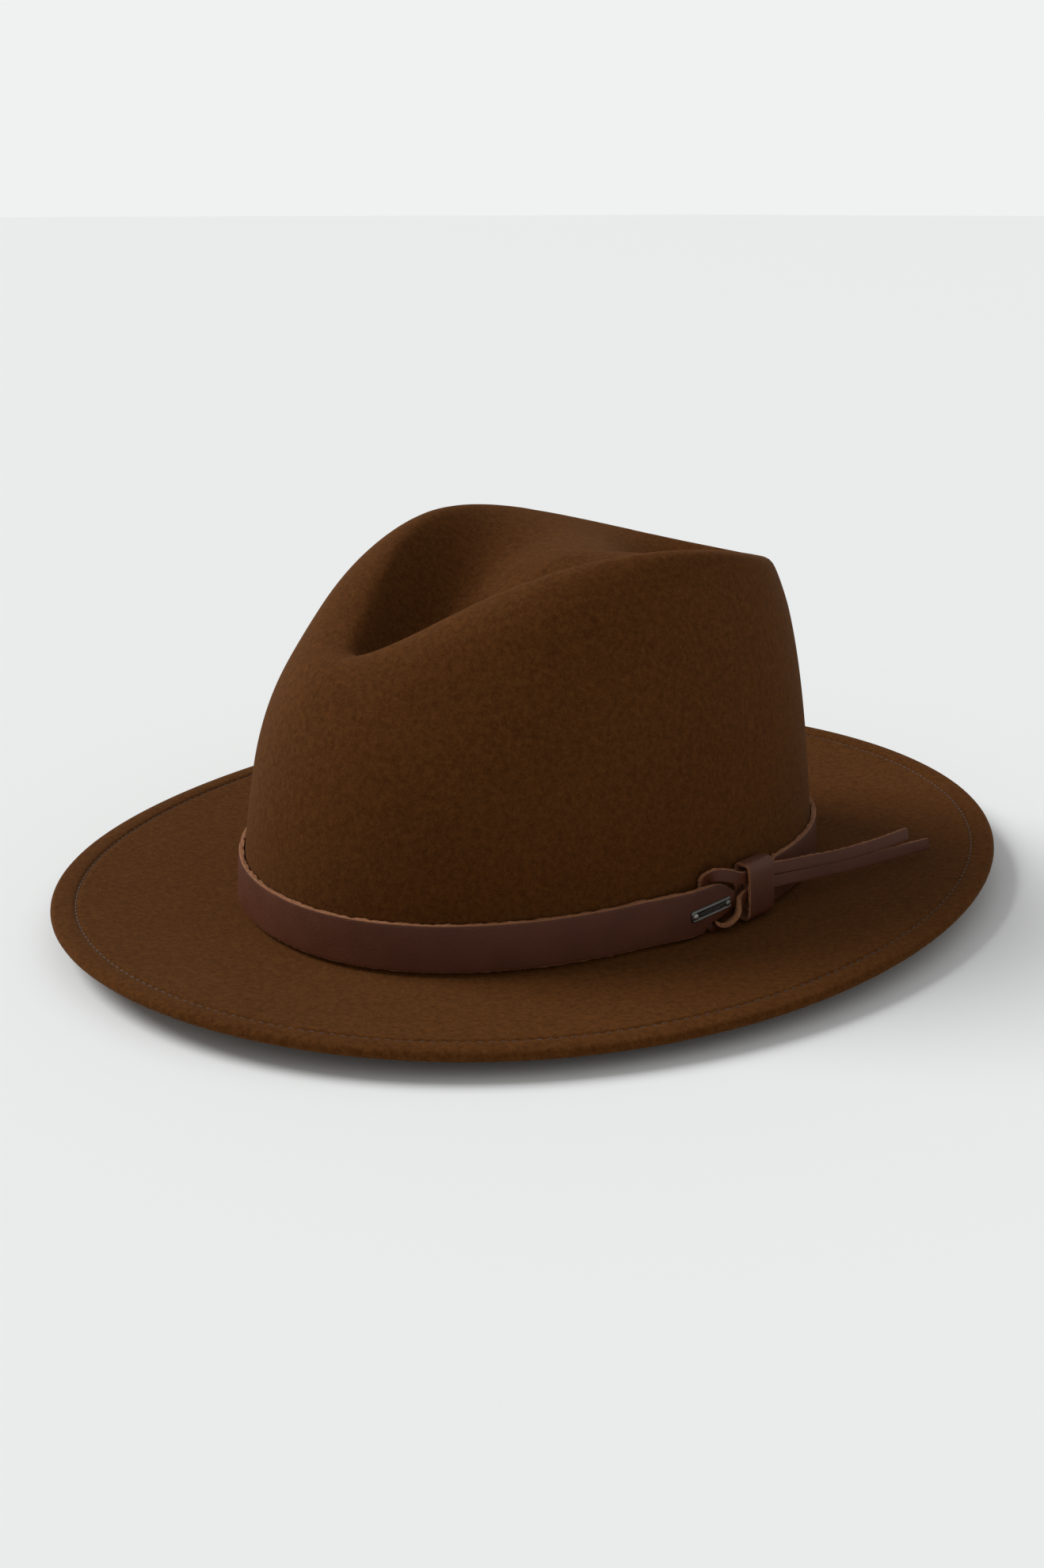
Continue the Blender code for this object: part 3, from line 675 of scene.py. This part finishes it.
def felt_body(felt):
    """Crown and brim in one piece, its edge turned under and sewn down."""
    crown = crown_grid(64, 40)
    normals = inward_normals(crown)
    swell = hand_blocking(crown)
    swell[-1] = 0
    crown = crown - normals * swell[..., None]
    top = [brim_ring(inset) for inset in TOP_INSETS]
    widths = np.linalg.norm((brim_edge(TURNS) - foot(TURNS))[:, :2], axis=1)
    flat_rings = [np.array([brim_top(turn, (1 - share) * width)
                            for turn, width in zip(TURNS, widths)]) for share in BRIM_SHARES]
    away = np.array([outward(turn) for turn in TURNS])
    fillet = [foot(TURNS) + away * run + UP * rise for run, rise in FOOT_CURVE]
    crown[0] = np.array([crown_wall(turn, FOOT_TOP) for turn in TURNS])
    crown[1] = (crown[1] + crown[2]) / 2
    inside = crown + normals * FELT
    inside[-1, :, 0] = 0
    top += flat_rings
    rings = (list(crown[::-1]) + fillet[::-1] + top[::-1] + edge_fold(top[0])
             + brim_underside(flat_rings, away) + list(inside))
    return add_piece("felt_crown_and_brim", loft(rings, "merge"), felt, "hat",
                     ["felt_body"], 70)


STITCH_COUNT = 300
STITCH_HALF_LENGTH = 0.00112
STITCH_RADIUS = 0.00021
STITCH_LIFT = 0.00016          # the stitches lie this far above the groove's bottom
STITCH_DIP = 0.0002            # and their ends dive into the felt by this much
# a stitch's swelling along its length: share of its half length, share of its radius
STITCH_SHAPE = ((-0.98, 0.30), (-0.72, 0.85), (0.0, 1.0), (0.72, 0.85), (0.98, 0.30))


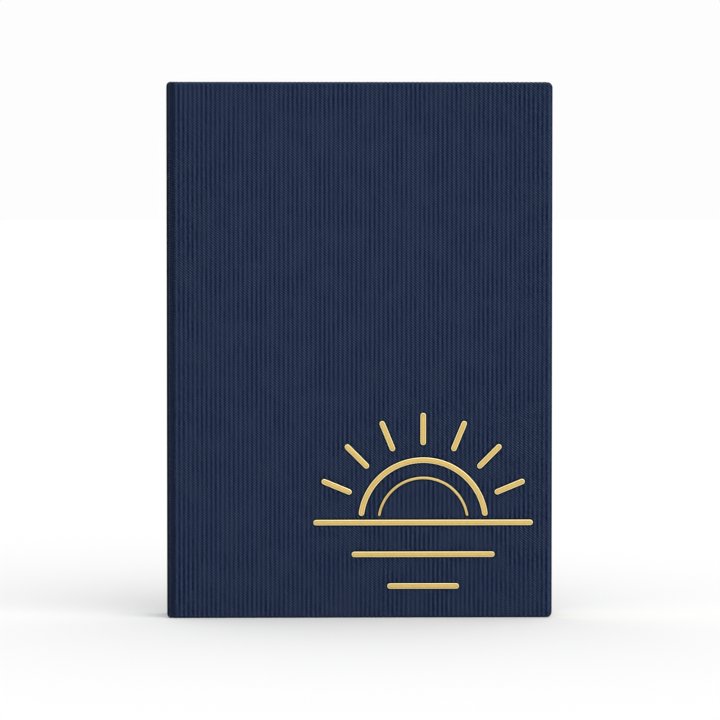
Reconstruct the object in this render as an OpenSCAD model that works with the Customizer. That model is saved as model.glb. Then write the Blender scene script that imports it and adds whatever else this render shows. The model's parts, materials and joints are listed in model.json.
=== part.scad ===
━━━━━━━━━━━━━━━━━━━━
> WRITTEN PROBLEM:
Copy out the whole listing exactly.

> CORRECT ANSWER:
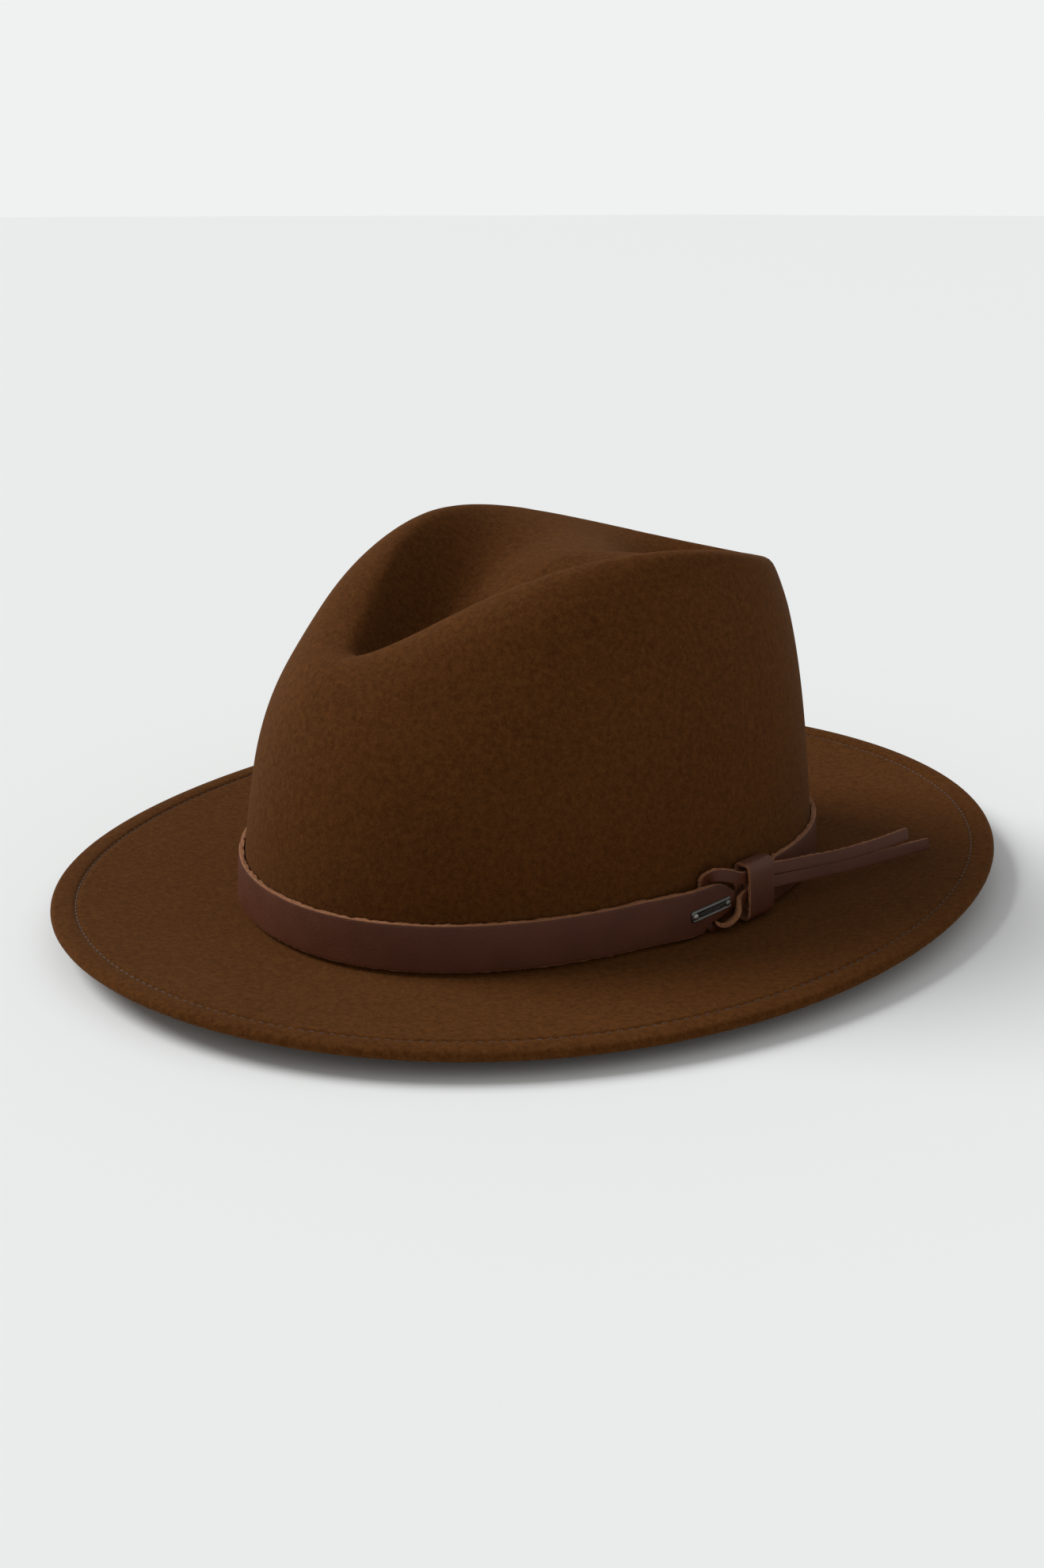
Continue the Blender code for this object: part 3, from line 675 of scene.py. This part finishes it.
def felt_body(felt):
    """Crown and brim in one piece, its edge turned under and sewn down."""
    crown = crown_grid(64, 40)
    normals = inward_normals(crown)
    swell = hand_blocking(crown)
    swell[-1] = 0
    crown = crown - normals * swell[..., None]
    top = [brim_ring(inset) for inset in TOP_INSETS]
    widths = np.linalg.norm((brim_edge(TURNS) - foot(TURNS))[:, :2], axis=1)
    flat_rings = [np.array([brim_top(turn, (1 - share) * width)
                            for turn, width in zip(TURNS, widths)]) for share in BRIM_SHARES]
    away = np.array([outward(turn) for turn in TURNS])
    fillet = [foot(TURNS) + away * run + UP * rise for run, rise in FOOT_CURVE]
    crown[0] = np.array([crown_wall(turn, FOOT_TOP) for turn in TURNS])
    crown[1] = (crown[1] + crown[2]) / 2
    inside = crown + normals * FELT
    inside[-1, :, 0] = 0
    top += flat_rings
    rings = (list(crown[::-1]) + fillet[::-1] + top[::-1] + edge_fold(top[0])
             + brim_underside(flat_rings, away) + list(inside))
    return add_piece("felt_crown_and_brim", loft(rings, "merge"), felt, "hat",
                     ["felt_body"], 70)


STITCH_COUNT = 300
STITCH_HALF_LENGTH = 0.00112
STITCH_RADIUS = 0.00021
STITCH_LIFT = 0.00016          # the stitches lie this far above the groove's bottom
STITCH_DIP = 0.0002            # and their ends dive into the felt by this much
# a stitch's swelling along its length: share of its half length, share of its radius
STITCH_SHAPE = ((-0.98, 0.30), (-0.72, 0.85), (0.0, 1.0), (0.72, 0.85), (0.98, 0.30))


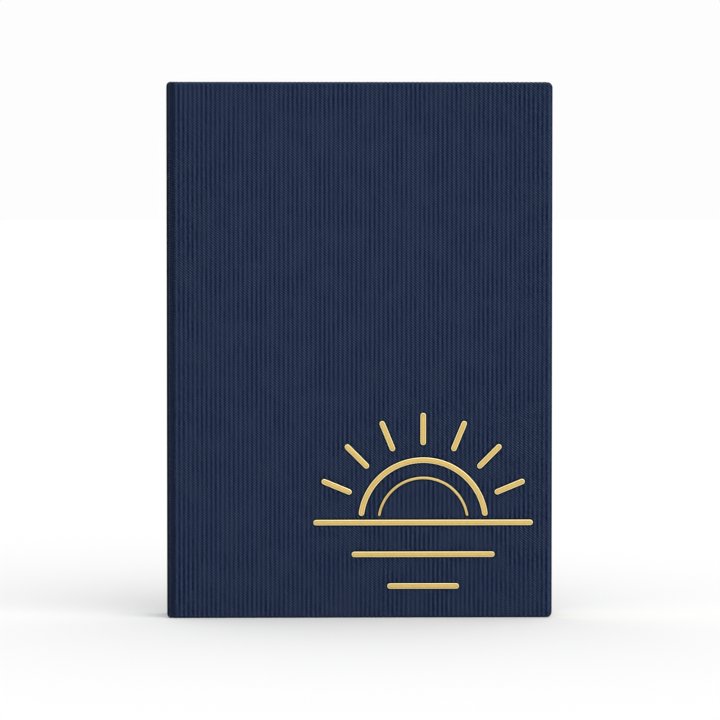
Reconstruct the object in this render as an OpenSCAD model that works with the Customizer. That model is saved as model.glb. Then write the Blender scene script that imports it and adds whatever else this render shows. The model's parts, materials and joints are listed in model.json.
=== part.scad ===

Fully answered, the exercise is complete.